▶ THE REQUEST
Among the entries below, find the line with "Keep writing the", then quote it and each following line up to and including the line with "# Sheet metal and latches", and nothing else.

— Start RECORDS SHOWN —

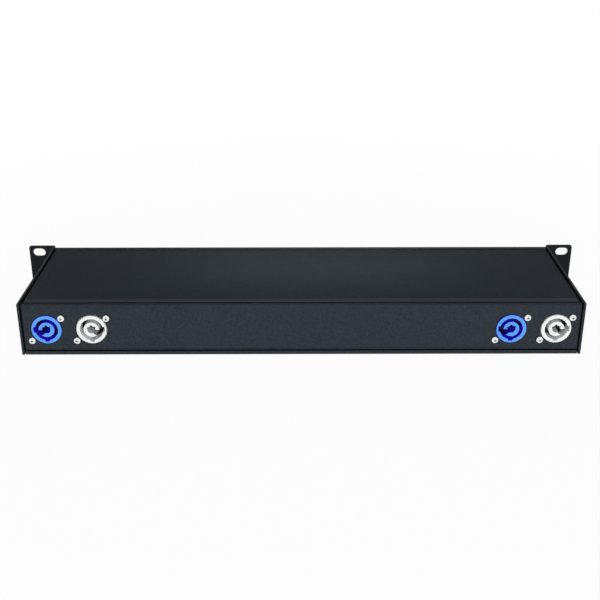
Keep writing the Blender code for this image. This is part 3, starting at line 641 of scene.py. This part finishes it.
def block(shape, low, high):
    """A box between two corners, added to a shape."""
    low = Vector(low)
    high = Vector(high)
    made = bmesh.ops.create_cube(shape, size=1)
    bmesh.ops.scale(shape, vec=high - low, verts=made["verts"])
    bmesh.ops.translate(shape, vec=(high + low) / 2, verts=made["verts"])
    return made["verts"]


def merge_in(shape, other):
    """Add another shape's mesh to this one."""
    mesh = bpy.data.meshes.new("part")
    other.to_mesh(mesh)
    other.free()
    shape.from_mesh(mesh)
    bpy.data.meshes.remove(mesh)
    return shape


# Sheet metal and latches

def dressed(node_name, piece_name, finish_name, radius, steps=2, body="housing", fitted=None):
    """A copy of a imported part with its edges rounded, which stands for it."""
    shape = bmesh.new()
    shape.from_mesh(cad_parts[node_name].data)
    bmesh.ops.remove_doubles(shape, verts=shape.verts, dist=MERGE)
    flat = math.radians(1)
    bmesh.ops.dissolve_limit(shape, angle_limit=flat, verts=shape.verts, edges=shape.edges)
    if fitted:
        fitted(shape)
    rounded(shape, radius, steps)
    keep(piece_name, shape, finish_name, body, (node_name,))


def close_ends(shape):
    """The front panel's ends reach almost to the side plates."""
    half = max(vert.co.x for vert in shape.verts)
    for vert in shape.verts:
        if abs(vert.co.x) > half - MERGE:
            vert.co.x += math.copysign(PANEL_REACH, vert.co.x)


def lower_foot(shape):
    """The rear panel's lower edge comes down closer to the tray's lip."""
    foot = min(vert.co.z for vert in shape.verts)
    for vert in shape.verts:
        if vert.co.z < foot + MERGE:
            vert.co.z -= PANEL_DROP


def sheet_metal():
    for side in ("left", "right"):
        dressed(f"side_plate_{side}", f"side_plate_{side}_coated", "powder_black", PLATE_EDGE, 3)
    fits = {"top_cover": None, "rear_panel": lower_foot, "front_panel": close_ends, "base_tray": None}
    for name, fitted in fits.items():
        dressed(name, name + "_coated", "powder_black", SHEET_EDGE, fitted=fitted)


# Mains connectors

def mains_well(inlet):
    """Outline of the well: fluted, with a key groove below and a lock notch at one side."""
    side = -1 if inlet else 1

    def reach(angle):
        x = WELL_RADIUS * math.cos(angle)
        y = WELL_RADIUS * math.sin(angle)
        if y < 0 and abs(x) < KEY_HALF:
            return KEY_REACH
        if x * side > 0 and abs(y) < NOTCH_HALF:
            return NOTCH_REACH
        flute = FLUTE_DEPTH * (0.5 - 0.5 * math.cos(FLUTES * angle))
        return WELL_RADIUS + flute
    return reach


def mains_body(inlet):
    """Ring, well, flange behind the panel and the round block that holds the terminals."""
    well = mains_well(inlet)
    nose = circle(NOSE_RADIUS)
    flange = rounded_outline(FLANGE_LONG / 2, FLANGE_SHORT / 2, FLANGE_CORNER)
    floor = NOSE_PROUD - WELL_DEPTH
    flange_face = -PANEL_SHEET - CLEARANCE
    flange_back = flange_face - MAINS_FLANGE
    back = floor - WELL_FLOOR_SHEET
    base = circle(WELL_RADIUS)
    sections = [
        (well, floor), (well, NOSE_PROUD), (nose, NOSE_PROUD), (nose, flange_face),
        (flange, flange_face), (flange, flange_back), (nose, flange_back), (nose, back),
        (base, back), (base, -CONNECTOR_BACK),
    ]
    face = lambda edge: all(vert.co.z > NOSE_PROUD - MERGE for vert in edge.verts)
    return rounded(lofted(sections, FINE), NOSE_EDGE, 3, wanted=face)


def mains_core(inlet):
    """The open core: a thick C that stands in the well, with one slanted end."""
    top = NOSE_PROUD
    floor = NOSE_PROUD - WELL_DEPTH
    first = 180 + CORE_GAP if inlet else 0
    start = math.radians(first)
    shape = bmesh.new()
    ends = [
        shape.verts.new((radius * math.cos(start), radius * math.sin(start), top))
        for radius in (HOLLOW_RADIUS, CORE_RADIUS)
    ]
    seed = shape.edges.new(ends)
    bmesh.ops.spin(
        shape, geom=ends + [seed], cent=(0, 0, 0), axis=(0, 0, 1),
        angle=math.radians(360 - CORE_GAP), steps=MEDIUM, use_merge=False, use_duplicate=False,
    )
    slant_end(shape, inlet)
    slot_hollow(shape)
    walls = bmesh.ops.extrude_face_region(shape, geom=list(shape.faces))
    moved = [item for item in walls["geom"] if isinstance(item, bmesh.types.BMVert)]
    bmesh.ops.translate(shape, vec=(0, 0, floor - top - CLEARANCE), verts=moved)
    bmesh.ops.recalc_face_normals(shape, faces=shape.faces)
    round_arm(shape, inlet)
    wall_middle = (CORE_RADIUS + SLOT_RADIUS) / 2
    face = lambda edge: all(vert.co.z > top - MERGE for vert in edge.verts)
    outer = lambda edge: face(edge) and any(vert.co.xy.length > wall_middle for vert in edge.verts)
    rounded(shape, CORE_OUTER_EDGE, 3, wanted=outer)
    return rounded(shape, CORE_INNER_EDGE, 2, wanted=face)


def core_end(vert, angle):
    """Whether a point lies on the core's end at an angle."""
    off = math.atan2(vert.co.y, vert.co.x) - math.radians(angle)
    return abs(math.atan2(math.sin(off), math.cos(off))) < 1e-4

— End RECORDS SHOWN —
— Start RECORDS SHOWN —

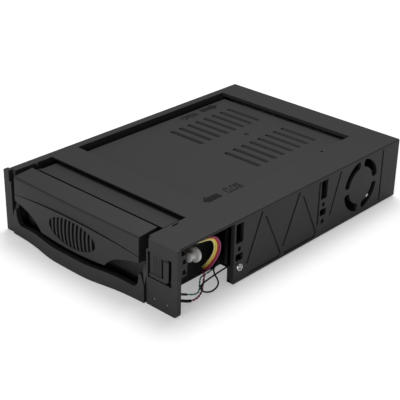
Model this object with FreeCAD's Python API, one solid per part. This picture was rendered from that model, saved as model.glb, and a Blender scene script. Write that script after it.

— End RECORDS SHOWN —

▶ RESULT OF THE TASK
Keep writing the Blender code for this image. This is part 3, starting at line 641 of scene.py. This part finishes it.
def block(shape, low, high):
    """A box between two corners, added to a shape."""
    low = Vector(low)
    high = Vector(high)
    made = bmesh.ops.create_cube(shape, size=1)
    bmesh.ops.scale(shape, vec=high - low, verts=made["verts"])
    bmesh.ops.translate(shape, vec=(high + low) / 2, verts=made["verts"])
    return made["verts"]


def merge_in(shape, other):
    """Add another shape's mesh to this one."""
    mesh = bpy.data.meshes.new("part")
    other.to_mesh(mesh)
    other.free()
    shape.from_mesh(mesh)
    bpy.data.meshes.remove(mesh)
    return shape


# Sheet metal and latches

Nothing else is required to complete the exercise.